If picturing me singing The Preamble to a ballroom full of 300 as my parents looked on in abject horror doesn’t improve your mood, then I don’t know what wellness is.

Furthermore, last week, Eileen Blackwood and I presented on professionalism at the VBA’s Basic Skills conference.  Eileen urged the new lawyers to consider pro bono work.  Among its other benefits, Eileen shared a poignant story of how a case that she handled pro bono brought her a measure of personal satisfaction that she didn’t always find in her work for “paying” clients.

Her story is relevant today.

Pro bono is a professional responibility.  The rule here.  It states that a substantial majority of a lawyer’s pro bono hours should be provided to persons of limited means or to organizations whose primary purpose is to support persons of limited means.

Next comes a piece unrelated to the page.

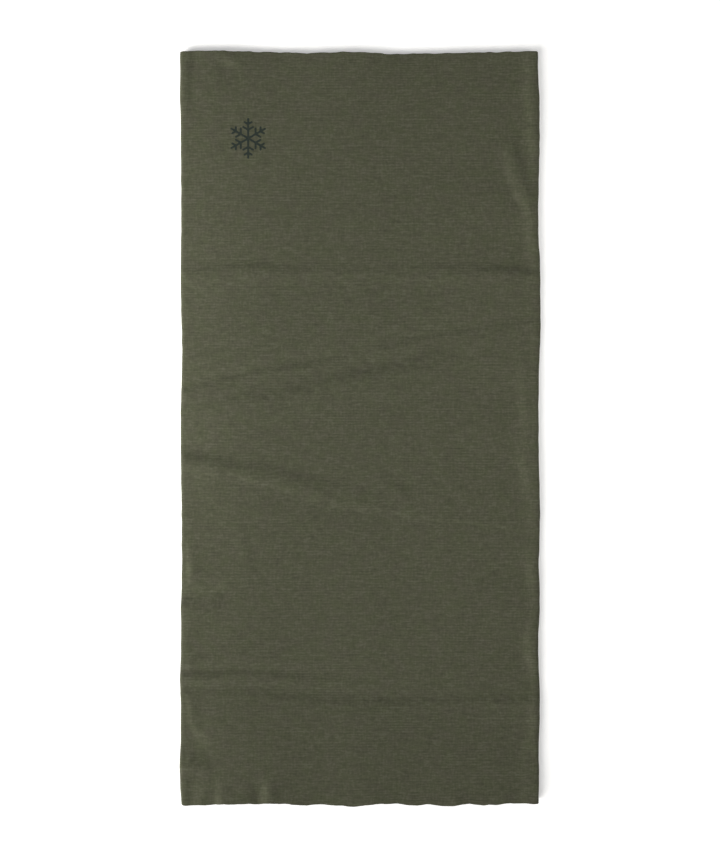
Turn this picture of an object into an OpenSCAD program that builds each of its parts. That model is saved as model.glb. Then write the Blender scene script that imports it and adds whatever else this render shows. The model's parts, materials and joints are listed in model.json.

After that, however, Rule 6.1(b)(3) indicates that additional hours may include “participation in activities for improving the law, the legal system or the legal profession.” Per Comment [8], this includes “taking part in Law Day activities.”

So,

  • it’s clear that we need to do more to increase civic knowledge;
  • Rule 6.1(b)(3) and Comment [8] indicate that Law Day activities count as pro bono;
  • as Eileen shared, pro bono work can improve your sense of wellness.

Thus, volunteering to raise civic wellness might include the added benefit of improving your wellness.

Get involved.  The rule of law needs lawyers, and lawyers need wellness.